Print again only this span: the line with "Keep writing the", the line with "return 1 / (1", and all lines between them, exactly as given.

Start of DATA SECTION

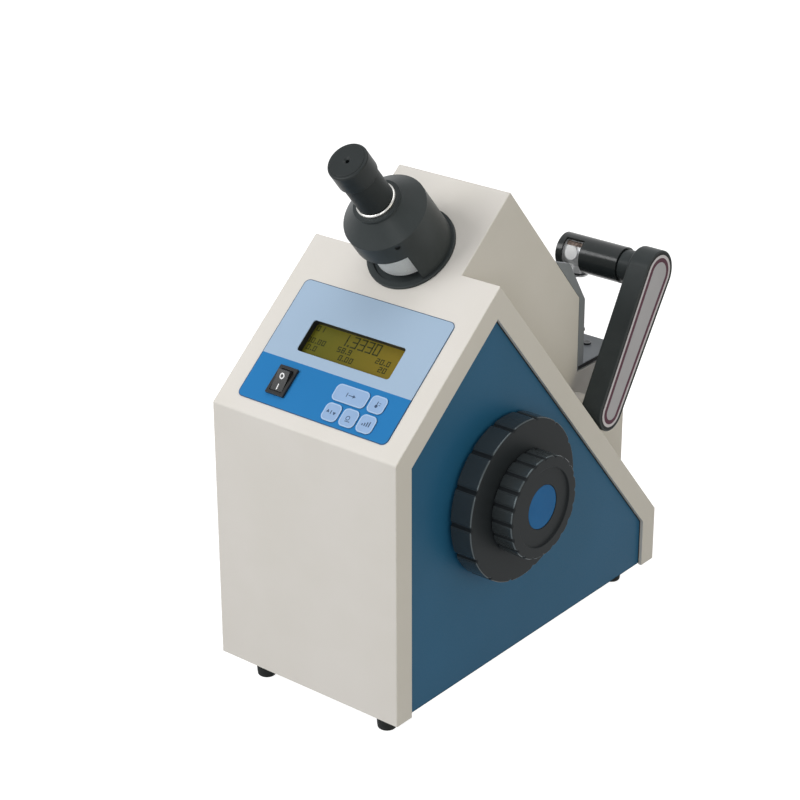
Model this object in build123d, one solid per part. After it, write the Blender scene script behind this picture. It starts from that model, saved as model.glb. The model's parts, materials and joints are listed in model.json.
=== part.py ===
"""Digital bench refractometer with a wedge-shaped casing, a sloping control panel, an eyepiece
that stands square to the slope, a stepped knob on the right side, and a prism table behind,
lit by a lamp on a swinging arm. Millimetres.

X runs to the right (the knob side), Y to the back and Z up. The origin is on the bench,
midway between the four feet. Pieces are first placed from the casing's front bottom edge
(y from the front face, z from the bottom edge) and then moved to the origin on the bench.
"""
from build123d import *
from math import acos, asin, atan2, cos, degrees, pi, radians, sin, sqrt, tan
import os

# Casing
casing_width = 180.0
casing_length = 346.2
front_height = 218.25
slope_angle = 39.7  # front slope above the horizontal
rear_corner_height = 48.1  # where the wedge's rear slope meets the back
block_step = 76.9  # from the wedge's rear slope to the upper block's, which is parallel to it
block_width = 108.0  # upper block, narrower than the wedge
shelf_depth = 70.2  # from the upper block's upright back to the casing's back
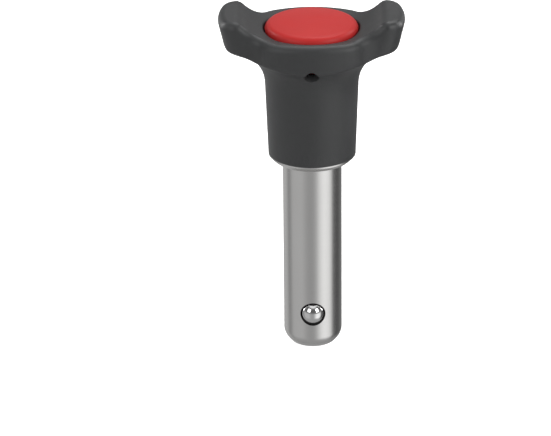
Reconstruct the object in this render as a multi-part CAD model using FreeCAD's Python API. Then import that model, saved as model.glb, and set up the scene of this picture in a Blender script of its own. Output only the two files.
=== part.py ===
import FreeCAD, Part
import math
import os

# Self-locking ball lock pin with a moulded T grip and a push button.
# Millimetres. The pin stands on its tip: the origin is the middle of the tip's end face and
# +Z runs up the pin's axis to the button. X runs along the grip's wings. The two locking
# balls face -Y (front) and +Y (rear). Everything is drawn at rest: button up, balls out.

# ---- Shank: ground pin body, collar and stem, turned in one piece ----
SHANK_DIAMETER = 15.96
SHANK_LENGTH = 54.4             # tip face to the collar's lower face
TIP_CHAMFER_DEPTH = 1.7         # taken off the radius
TIP_CHAMFER_LENGTH = 2.2
BORE_DIAMETER = 8.6
BORE_MOUTH_CHAMFER = 0.4
COLLAR_DIAMETER = 23.6
COLLAR_THICKNESS = 1.6
COLLAR_CHAMFER = 1.2
STEM_DIAMETER = 15.6            # inside the grip, threaded at its top
STEM_FLATS = 14.4               # across two flats that keep the grip from turning
STEM_END_CHAMFER = 0.6
STEM_PROUD_OF_NUT = 0.8
SPRING_WELL_DIAMETER = 11.4
SPRING_WELL_DEPTH = 9.3

# ---- Locking balls ----
BALL_DIAMETER = 6.35
BALL_HEIGHT = 10.55              # ball centre above the tip face
BALL_PROUD = 1.5                # how far a locked ball stands out of the shank
BALL_FLUSH_MARGIN = 0.04        # how far a released ball lies under the shank's surface
BALL_HOLE_GAP = 0.04            # radial, ball to hole and to the staked lip
STAKE_RING_DIAMETER = 6.85      # ring punched around the hole to close its lip
STAKE_RING_DEPTH = 0.35

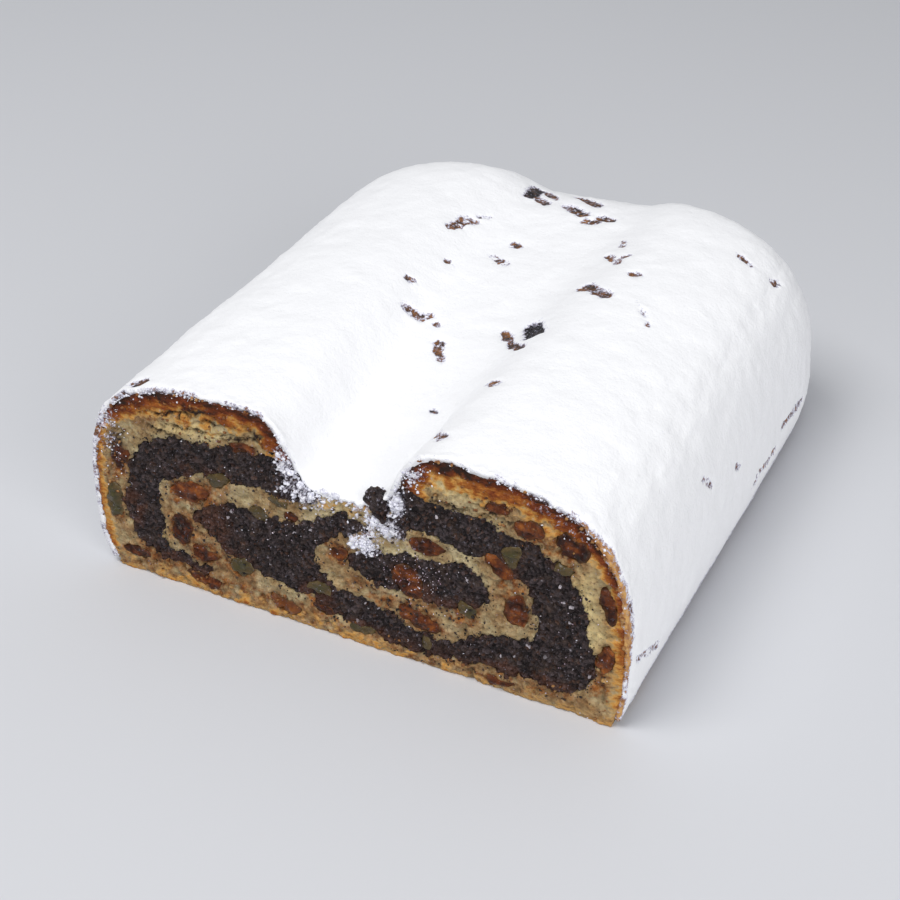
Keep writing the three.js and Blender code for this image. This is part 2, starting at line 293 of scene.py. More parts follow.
# The rim follows the smooth outline of the loaf.
dough_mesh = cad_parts["dough"].data
skin = [list(f.vertices) for f in dough_mesh.polygons if f.normal.y > -0.9]
skin_tree = BVHTree.FromPolygons([v.co.copy() for v in dough_mesh.vertices], skin)
for i, k in zip(*np.nonzero(rim)):
    nearest = skin_tree.find_nearest(Vector((grid_x[i, k], cut_y, grid_z[i, k])), RIM_SNAP)[0]
    if nearest:
        grid_x[i, k], grid_z[i, k] = nearest.x, nearest.z

FULL_SWING = 1.6  # layered noise stays within about 0.6 of its middle


def field(wave_x, wave_z, seed, octaves=1):
    """Noise over the sheet, about -1 to 1. Waves are in mm."""
    flat = [
        noise.fractal(Vector((x / (wave_x * MM), seed, z / (wave_z * MM))), 0.6, 2.1, octaves)
        for x, z in zip(grid_x.ravel(), grid_z.ravel())
    ]
    return np.array(flat).reshape(grid_x.shape) * FULL_SWING


fine = field(1.0, 1.0, 3.1, 2)
coarse = field(3.2, 3.2, 7.7, 2)
broad = field(14, 14, 11.3)
flaky = field(7.0, 1.5, 5.2, 2)
ragged = field(4.5, 3.0, 41.0, 2)


def spot(x, z, wide, high, tilt=0.0):
    """A ragged oval spot on the cut: 1 in its middle, 0.5 at its edge and 0 well outside. Sizes in mm."""
    turn = math.radians(tilt)
    dx = grid_x / MM - x + 0.9 * coarse
    dz = grid_z / MM - z + 0.5 * fine + 0.7 * ragged
    along = (dx * math.cos(turn) + dz * math.sin(turn)) / (wide / 2)
    across = (-dx * math.sin(turn) + dz * math.cos(turn)) / (high / 2)
    return 1 / (1 + (along**2 + across**2) ** 2)


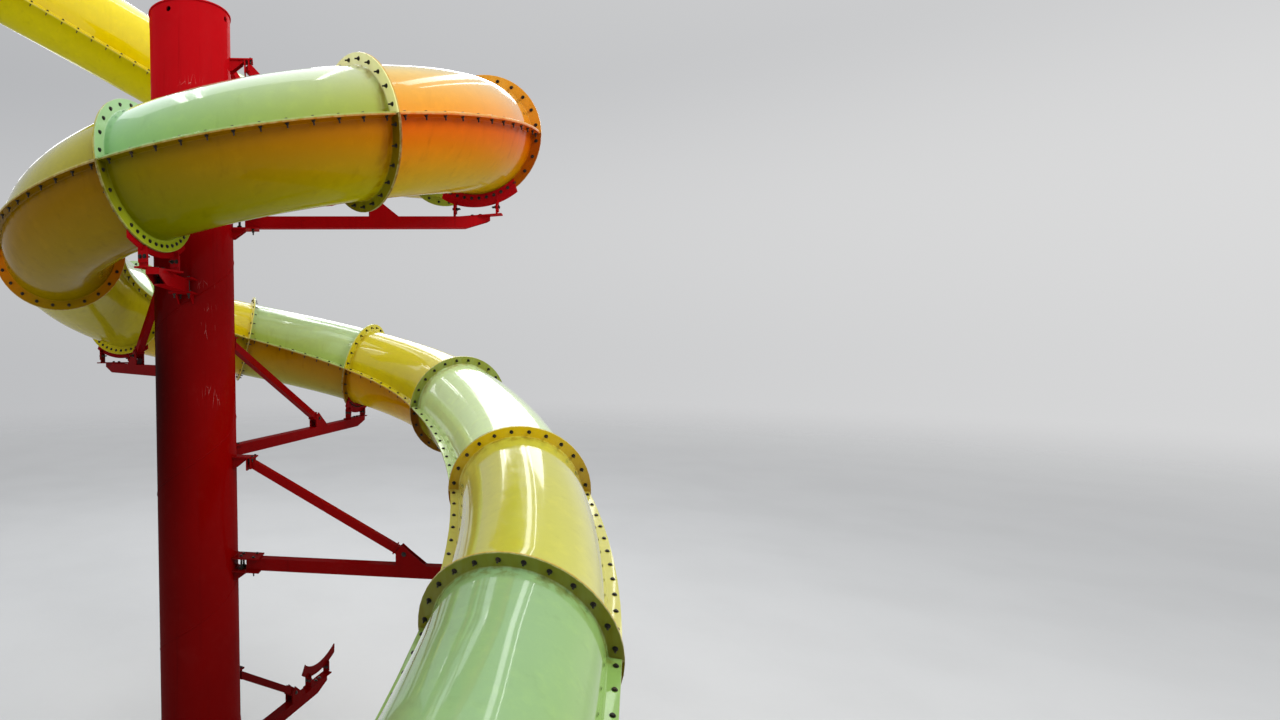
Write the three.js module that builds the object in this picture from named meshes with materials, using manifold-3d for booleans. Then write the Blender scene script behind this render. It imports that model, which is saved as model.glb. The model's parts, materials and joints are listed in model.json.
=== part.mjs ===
// Water slide tower: an enclosed tube slide coiled round a round steel column.
// Millimetres, +Z up. The origin is on the ground at the column's centre.
import * as THREE from "three";
import { mergeVertices } from "three/addons/utils/BufferGeometryUtils.js";
import Module from "manifold-3d";

const wasm = await Module();
wasm.setup();

// Column
const COLUMN_R = 406.5;
const COLUMN_WALL = 16;
const COLUMN_TOP = 8985;
const CAP_R = 416;
const CAP_THICK = 16;
const LIFT_HOLE_R = 26;
const LIFT_HOLE_DROP = 75;
const LIFT_HOLE_HEADINGS = [250, 340];
const BASE_R = 680;
const BASE_THICK = 40;
const GUSSET_COUNT = 8;
const GUSSET_HEIGHT = 320;
const GUSSET_REACH = 200;
const GUSSET_THICK = 20;
const ANCHOR_R = 18;
const ANCHOR_CIRCLE_R = 590;
const ANCHOR_COUNT = 8;

// Tube
const SHELL_OUTER_R = 547;
const SHELL_INNER_R = 535;
const FLANGE_R = 645;
const SEAM_R = 637;
const FLANGE_THICK = 12;
const BOLT_CIRCLE_R = 597;
const RING_BOLTS = 24;
const BOLT_HOLE_R = 9;
const OUTER_SPANS = 8;
const INNER_SPANS = 6;
const TURN_PER_SPAN = 12.5;
const GAP = 0.3;

// The slide's upper open flange: its centre, travel heading and slope
const START = [-2856, 1823, 10471];
const START_HEADING = 34.5;
const START_SLOPE = 19;

// Segments from the top down: length, turn in plan, slope at the lower flange,
// colour and the turn of the seams about the tube's own axis
const SEGMENTS = [
  { name: "s01", length: 3000, turn: -1, slope: 21, colour: "yellow", roll: 37.5 },
  { name: "s02", length: 2400, turn: -56, slope: 19, colour: "green", roll: 0 },
  { name: "s03", length: 2110, turn: -47.5, slope: 10, colour: "yellow", roll: 0 },
  { name: "s04", length: 2120, turn: -42, slope: 9.5, colour: "green", roll: 0 },
  { name: "s05", length: 2020, turn: -41.5, slope: 10.5, colour: "yellow", roll: 0 },
  { name: "s06", length: 1850, turn: -48.5, slope: 11, colour: "green", roll: 0 },
  { name: "s07", length: 1990, turn: -51.5, slope: 13, colour: "yellow", roll: 0 },
  { name: "s08", length: 2200, turn: -36.5, slope: 12.5, colour: "green", roll: 0 },
  { name: "s09", length: 2040, turn: -58.5, slope: 12.5, colour: "yellow", roll: 0 },
  { name: "s10", length: 1910, turn: -42, slope: 14, colour: "green", roll: 0 },
  { name: "s11", length: 1940, turn: -46, slope: 13, colour: "yellow", roll: 0 },
  { name: "s12", length: 2430, turn: -21.5, slope: 14.5, colour: "green", roll: 0 },
  { name: "s13", length: 2170, turn: -16, slope: 14, colour: "yellow", roll: 0 },
  { name: "s14", length: 2160, turn: -8, slope: 14.5, colour: "green", roll: 0 },
];
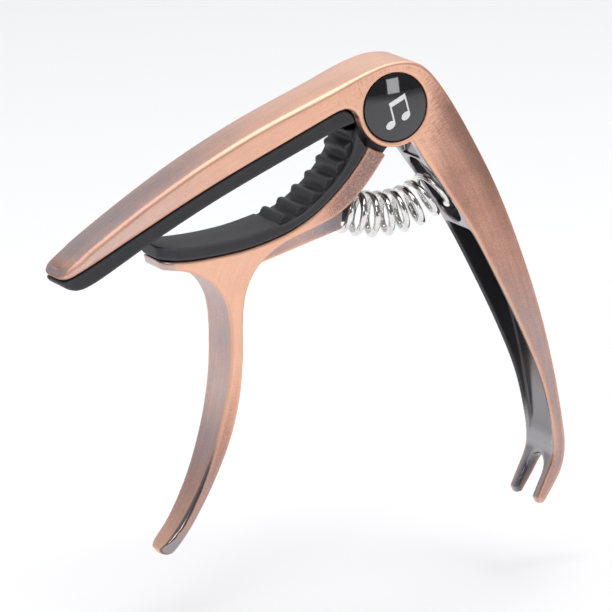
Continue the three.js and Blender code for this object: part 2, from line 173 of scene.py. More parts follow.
# ---- outlines ----
ARM_TOP = [
    (-66.9, -24.0), (-65.9, -23.1), (-63, -21.2), (-60, -19.0), (-50, -12.8), (-39, -6.7),
    (-27, -1.1), (-14, 3.9), (-6, 7.0), (0, 8.4), (5.4, 7.5), (9.9, 2.5),
]
HANDLE_BACK = [
    (9.9, 2.5), (15.0, -6.2), (20.6, -17.6), (25.3, -30.0), (29.0, -42.0), (31.8, -54.5),
    (33.5, -66.0), (33.6, -70.2), (32.8, -73.2), (31.3, -75.7), (29.8, -77.9),
]
HANDLE_FRONT = [
    (27.4, -77.9), (28.8, -75.0), (30.2, -72.2), (31.1, -69.4), (31.0, -65.0), (29.1, -55.8),
    (25.4, -46.2), (20.2, -35.0), (15.3, -25.4), (10.4, -17.4), (5.4, -10.0),
]
ARM_UNDERSIDE = [
    (-12.2, 0.2), (-21.6, -3.8), (-37.2, -10.6), (-52.5, -18.1), (-60.2, -22.0), (-65.6, -24.5),
]
ARM_TIP = [(-66.4, -24.5)]
FORK_TIP = [(29.0, -79.0), (27.9, -79.0)]
HUB_FILLET = [(-7.5, -0.9), (-8.2, 0.3), (-9.3, 0.9), (-10.6, 0.8), (-12.2, 0.2)]
CHANNEL_FLOOR = [
    (20.4, -20.2), (24.2, -30.4), (27.9, -42.4), (29.9, -50.6), (31.05, -58), (31.6, -62.5),
    (31.8, -65.5), (31.0, -68.2),
]
CORE = [(-27.5, -26.2), (-10.5, -21.7), (-10.2, -16.5), (-24, -21.9)]
TONGUE = [(-5.0, -9.2), (-4.2, -2.8), (4.6, -2.8), (-3.0, -10.8)]
JAW_SEAT = [
    (-47.4, -23.2), (-42, -23.7), (-36, -23.5), (-30, -22.9), (-24, -21.5), (-19.6, -19.8),
    (-15.6, -17.5), (-11.6, -14.2), (-8.2, -10.7), (-5.6, -7.3),
]
JAW_BACK = [
    (-1.9, -8.8), (-4.6, -12.3), (-7.6, -15.6), (-10.4, -17.9), (-13.5, -19.5), (-17.5, -20.9),
    (-21.9, -22.3), (-25.8, -24.4), (-28.8, -27.2), (-30.7, -31.0), (-31.5, -36), (-31.7, -43),
    (-32.4, -50.5), (-34.4, -58.5), (-37.9, -66.8), (-42.0, -74.0), (-44.7, -77.4),
]
TRIGGER_TIP = [(-45.7, -78.5), (-46.4, -78.95), (-47.1, -79.0), (-47.8, -78.7)]
TRIGGER_FRONT = [
    (-48.4, -77.7), (-44.5, -73.2), (-40.1, -65.5), (-36.8, -57), (-34.8, -48.8), (-34.0, -41),
    (-34.2, -34.6), (-35.2, -31.2), (-37.3, -28.4), (-40.4, -26.4), (-43.6, -25.3), (-46.6, -25.0),
]
STRING_FACE = [
    (-10.9, -2.75), (-21.5, -7.1), (-35.5, -13.1), (-48.0, -19.2), (-58.0, -24.6), (-61.2, -26.1),
    (-62.6, -26.55), (-64.0, -26.6), (-65.3, -26.2), (-66.1, -25.6), (-66.6, -24.95), (-65.6, -24.8),
]
PAD_HEEL = [(-8.0, -2.0), (-8.1, -0.9), (-8.7, 0), (-9.6, 0.5), (-10.6, 0.4)]
PAD_TOP = [(-47.6, -20.6), (-42, -21.0), (-36, -20.9), (-30, -20.3), (-23.9, -19.0)]
RIB_LINE = [
    (-23.9, -19.3), (-19.9, -18.0), (-16.6, -15.9), (-13.4, -13.4), (-10.6, -10.3), (-8.7, -7.2),
    (-8.0, -3.6),
]
SPRING_LINE = [(-9.3, -18.9), (-3.4, -20.6), (1.2, -20.8), (6.2, -19.8), (10.9, -17.2)]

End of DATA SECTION

EXERCISE RESULT:
Keep writing the three.js and Blender code for this image. This is part 2, starting at line 293 of scene.py. More parts follow.
# The rim follows the smooth outline of the loaf.
dough_mesh = cad_parts["dough"].data
skin = [list(f.vertices) for f in dough_mesh.polygons if f.normal.y > -0.9]
skin_tree = BVHTree.FromPolygons([v.co.copy() for v in dough_mesh.vertices], skin)
for i, k in zip(*np.nonzero(rim)):
    nearest = skin_tree.find_nearest(Vector((grid_x[i, k], cut_y, grid_z[i, k])), RIM_SNAP)[0]
    if nearest:
        grid_x[i, k], grid_z[i, k] = nearest.x, nearest.z

FULL_SWING = 1.6  # layered noise stays within about 0.6 of its middle


def field(wave_x, wave_z, seed, octaves=1):
    """Noise over the sheet, about -1 to 1. Waves are in mm."""
    flat = [
        noise.fractal(Vector((x / (wave_x * MM), seed, z / (wave_z * MM))), 0.6, 2.1, octaves)
        for x, z in zip(grid_x.ravel(), grid_z.ravel())
    ]
    return np.array(flat).reshape(grid_x.shape) * FULL_SWING


fine = field(1.0, 1.0, 3.1, 2)
coarse = field(3.2, 3.2, 7.7, 2)
broad = field(14, 14, 11.3)
flaky = field(7.0, 1.5, 5.2, 2)
ragged = field(4.5, 3.0, 41.0, 2)


def spot(x, z, wide, high, tilt=0.0):
    """A ragged oval spot on the cut: 1 in its middle, 0.5 at its edge and 0 well outside. Sizes in mm."""
    turn = math.radians(tilt)
    dx = grid_x / MM - x + 0.9 * coarse
    dz = grid_z / MM - z + 0.5 * fine + 0.7 * ragged
    along = (dx * math.cos(turn) + dz * math.sin(turn)) / (wide / 2)
    across = (-dx * math.sin(turn) + dz * math.cos(turn)) / (high / 2)
    return 1 / (1 + (along**2 + across**2) ** 2)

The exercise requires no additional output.